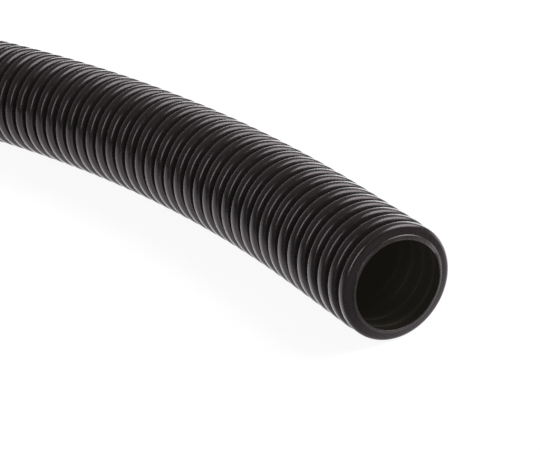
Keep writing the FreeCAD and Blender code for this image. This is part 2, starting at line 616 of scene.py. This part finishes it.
def make_floor():
    """The plain floor, which isn't part of the conduit."""
    bpy.ops.mesh.primitive_plane_add(size=FLOOR_SIZE, location=(0, 0, 0))
    floor = bpy.context.object
    floor.name = "floor"
    floor.data.materials.append(white_floor_material())


def make_lamp(name, direction, distance, size, power, long_side):
    """An oblong lamp that shines on the near end, with its second side roughly along long_side."""
    data = bpy.data.lights.new(name, "AREA")
    data.shape = "RECTANGLE"
    data.size, data.size_y = size
    data.energy = power
    lamp = bpy.data.objects.new(name, data)
    back = Vector(direction).normalized()
    across = Vector(long_side).cross(back).normalized()
    turn = Matrix((across, back.cross(across), back)).transposed().to_4x4()
    aim = Vector((BEND_RADIUS, MOUTH_Y, OUTER_RADIUS))
    lamp.matrix_world = Matrix.Translation(aim + back * distance) @ turn
    lamp.visible_camera = False
    bpy.context.scene.collection.objects.link(lamp)


def make_studio():
    """White to the camera, and to the conduit a dim room with a pale backdrop low behind it."""
    world = bpy.data.worlds.new("studio")
    world.use_nodes = True
    tree = world.node_tree
    direction = tree.nodes.new("ShaderNodeTexCoord").outputs["Generated"]
    height = tree.nodes.new("ShaderNodeSeparateXYZ")
    tree.links.new(direction, height.inputs[0])
    ahead = towards(tree, direction, CAMERA_HEADING)
    room = graded(tree, ahead, **ROOM)
    straight_ahead = graded(tree, ahead, **BACKDROP_AHEAD)
    low = graded(tree, height.outputs["Z"], **BACKDROP_LOW)
    backdrop = math_node(tree, "MULTIPLY", straight_ahead, low)
    lit_room = math_node(tree, "ADD", room, backdrop)
    path = tree.nodes.new("ShaderNodeLightPath")
    sky = tree.nodes["Background"]
    sky.inputs["Color"].default_value = WHITE
    strength = math_node(tree, "MAXIMUM", lit_room, path.outputs["Is Camera Ray"])
    tree.links.new(strength, sky.inputs["Strength"])
    bpy.context.scene.world = world


def make_lights():
    """The studio round the conduit, and its two lamps."""
    make_studio()
    make_lamp("soft_box", **SOFT_BOX)
    make_lamp("front_lamp", **FRONT_LAMP)


make_camera()
make_conduit()
make_floor()
make_lights()

bpy.context.scene.view_settings.view_transform = "Standard"
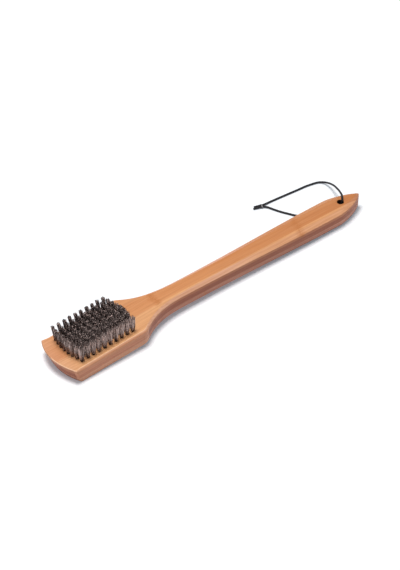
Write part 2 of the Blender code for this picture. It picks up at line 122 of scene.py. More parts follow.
table_mesh = bpy.data.meshes.new("table")
half = TABLE_SIZE / 2
corners = [(-half, -half, 0), (half, -half, 0), (half, half, 0), (-half, half, 0)]
table_mesh.from_pydata(corners, [], [(0, 1, 2, 3)])
table = bpy.data.objects.new("table", table_mesh)
bpy.context.scene.collection.objects.link(table)
paper = bpy.data.materials.new("white_paper")
add = nodes_of(paper)
paper_skin = add("BsdfDiffuse", ("Color", PAPER_COLOUR))
seen = seen_directly(add)
spot = add("NewGeometry")
from_brush = add("VectorMath", (0, spot.outputs["Position"]), operation="LENGTH")
far = add(
    "MapRange",
    ("Value", from_brush.outputs["Value"]),
    ("From Min", FAR_GLOW_START),
    ("From Max", FAR_GLOW_END),
)
glows = []
for strength, tint in ((TABLE_GLOW, TABLE_GLOW_TINT), (FAR_GLOW, FAR_GLOW_TINT)):
    glow = add("Math", (0, seen), (1, strength), operation="MULTIPLY")
    glows.append(add("Emission", ("Color", tint), ("Strength", glow.outputs[0])).outputs[0])
paper_glow = add("MixShader", (0, far.outputs[0]), (1, glows[0]), (2, glows[1]))
paper_sum = add("AddShader", (0, paper_skin.outputs[0]), (1, paper_glow.outputs[0]))
add("OutputMaterial", ("Surface", paper_sum.outputs[0]))
table_mesh.materials.append(paper)

world = bpy.data.worlds.new("white_room")
bpy.context.scene.world = world
add = nodes_of(world)
room = add("Background", ("Color", ROOM_TINT), ("Strength", ROOM_GLOW))
backdrop = add("Background", ("Color", BACKDROP_COLOUR))
sky = add("MixShader", (0, seen_directly(add)), (1, room.outputs[0]), (2, backdrop.outputs[0]))
add("OutputWorld", ("Surface", sky.outputs[0]))

lamp_data = bpy.data.lights.new("key_lamp", "AREA")
lamp_data.shape = "DISK"
lamp_data.size = LAMP_SIZE
lamp_data.energy = LAMP_POWER
lamp = bpy.data.objects.new("key_lamp", lamp_data)
lamp.location = LAMP_PLACE
lamp.rotation_euler = Vector(LAMP_PLACE).to_track_quat("Z", "Y").to_euler()
bpy.context.scene.collection.objects.link(lamp)

# The crimp is a short sleeve of soft bright metal round the two cut ends of the cord, which lie side
# by side in it. It is pressed flat onto them, which dents it and leaves it narrower in its middle.
CORD_DIAMETER = 0.0026
CRIMP_CENTRE = Vector((0.1352, 0.0716, 0.0021))
CRIMP_ANGLE = math.radians(157)
CRIMP_LENGTH = 0.0012
CRIMP_GAP = 0.0003
CRIMP_WALL = 0.0004
CRIMP_EDGE = 0.00012
CRIMP_STEPS = 10
CRIMP_CREASE = math.radians(40)
CRIMP_COLOUR = (0.22, 0.215, 0.22)
DENT_SCALE = 700.0
DENT_DETAIL = 4.0
DENT_DEPTH = 0.0001
DENT_STRENGTH = 0.5
SMOOTHEST_METAL = 0.38
ROUGHEST_METAL = 0.62


def flat_oval(half_gap, radius):
    """A circle of the radius, pulled apart sideways to take both ends of the cord."""
    points = []
    for side, start in ((1, -math.pi / 2), (-1, math.pi / 2)):
        for step in range(CRIMP_STEPS + 1):
            angle = start + math.pi * step / CRIMP_STEPS
            points.append((side * half_gap + radius * math.cos(angle), radius * math.sin(angle)))
    return points


def joined(bm, low, high):
    """New faces between two rings that have the same number of points."""
    faces = []
    for index in range(len(low)):
        after = (index + 1) % len(low)
        faces.append(bm.faces.new((low[index], low[after], high[after], high[index])))
    return faces


def piece_from(name, bm, material):
    """An object made of the mesh, which rides with the brush and takes its finish from the slot."""
    mesh = bpy.data.meshes.new(name)
    bm.normal_update()
    bm.to_mesh(mesh)
    bm.free()
    mesh.materials.append(material)
    piece = bpy.data.objects.new(name, mesh)
    bpy.context.scene.collection.objects.link(piece)
    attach(piece, "root")
    return piece


crimp_metal = bpy.data.materials.new("pressed_crimp_metal")
add = nodes_of(crimp_metal)
pressed = add("TexNoise", ("Scale", DENT_SCALE), ("Detail", DENT_DETAIL)).outputs[0]
dents = add("Bump", ("Strength", DENT_STRENGTH), ("Distance", DENT_DEPTH), ("Height", pressed))
rough = add("MapRange", ("Value", pressed), ("To Min", SMOOTHEST_METAL), ("To Max", ROUGHEST_METAL))
skin = add(
    "BsdfPrincipled",
    ("Base Color", CRIMP_COLOUR),
    ("Metallic", 1.0),
    ("Roughness", rough.outputs[0]),
    ("Normal", dents.outputs[0]),
)
add("OutputMaterial", ("Surface", skin.outputs[0]))

half_gap = (CORD_DIAMETER + CRIMP_GAP) / 2
inner = CORD_DIAMETER / 2 + CRIMP_GAP / 3
outer = CORD_DIAMETER / 2 + CRIMP_GAP + CRIMP_WALL
waist = outer - CRIMP_WALL / 4
mouth = CRIMP_LENGTH / 2
profile = [
    (outer - CRIMP_EDGE, -mouth),
    (outer, CRIMP_EDGE - mouth),
    (waist, -mouth / 3),
    (waist, mouth / 3),
    (outer, mouth - CRIMP_EDGE),
    (outer - CRIMP_EDGE, mouth),
    (inner, mouth),
    (inner, -mouth),
]
turned = Matrix.Translation(CRIMP_CENTRE) @ Matrix.Rotation(CRIMP_ANGLE, 4, "Z")
bm = bmesh.new()
ovals = []
for radius, along in profile:
    oval = flat_oval(half_gap, radius)
    ovals.append([bm.verts.new(turned @ Vector((along, y, z))) for y, z in oval])
for first, second in zip(ovals, ovals[1:] + ovals[:1]):
    joined(bm, first, second)
bmesh.ops.recalc_face_normals(bm, faces=bm.faces)
crimp = piece_from("cord_crimp", bm, crimp_metal)
crimp.data.shade_smooth()
crimp.data.set_sharp_from_angle(angle=CRIMP_CREASE)
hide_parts("crimp")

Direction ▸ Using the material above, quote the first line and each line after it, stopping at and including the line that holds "floor.data.materials.append(white_floor_material())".

Response ▸
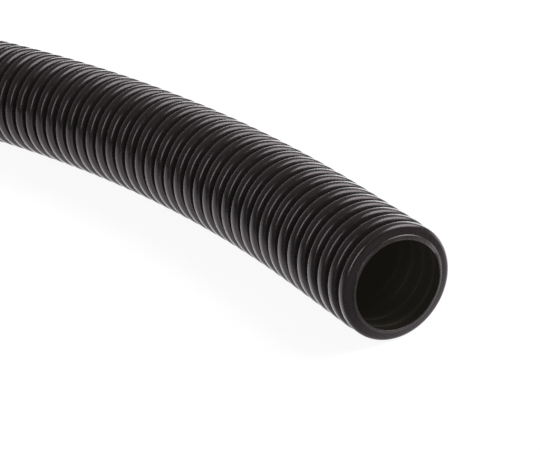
Keep writing the FreeCAD and Blender code for this image. This is part 2, starting at line 616 of scene.py. This part finishes it.
def make_floor():
    """The plain floor, which isn't part of the conduit."""
    bpy.ops.mesh.primitive_plane_add(size=FLOOR_SIZE, location=(0, 0, 0))
    floor = bpy.context.object
    floor.name = "floor"
    floor.data.materials.append(white_floor_material())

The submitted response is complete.